Buffett, 87, Berkshire’s chief executive officer and chairman, built the company into a giant with operations spanning from auto insurer Geico to railroad BNSF, as well as electric utilities, heavy manufacturers and retailers. The billionaire has sought to reduce Berkshire’s reliance on insurance as he looks for a major acquisition to employ some of the $116 billion in cash the company had at year-end.
After a “challenging” year for Berkshire’s insurance businesses on losses from disasters including Hurricanes Harvey, Irma and Maria, underwriting results should recover in 2018, according to Barclays Plc analysts including Jay Gelb. Improved underwriting may have driven an increase in operating earnings during the first quarter, analysts from Morgan Stanley and Bloomberg Intelligence said.
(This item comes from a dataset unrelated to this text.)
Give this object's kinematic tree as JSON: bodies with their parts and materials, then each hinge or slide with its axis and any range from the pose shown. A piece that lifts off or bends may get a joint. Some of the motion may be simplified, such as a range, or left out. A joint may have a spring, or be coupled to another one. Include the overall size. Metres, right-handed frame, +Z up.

Changes to the tax code have played out in Berkshire’s favor. Last year, the company got a one-time boost to net earnings of $29 billion from the tweaks to the overhaul, and analysts expect a lower tax rate to continue driving profit growth in the future.
After the earnings announcement Saturday morning, the annual meeting kicks off in Omaha. The event regularly draws thousands of shareholders for an hours-long question-and-answer session with Buffett and Vice Chairman Charles Munger. The executives have opined on subjects ranging from their views on the U.S. economy, to stock bets and even advice on life.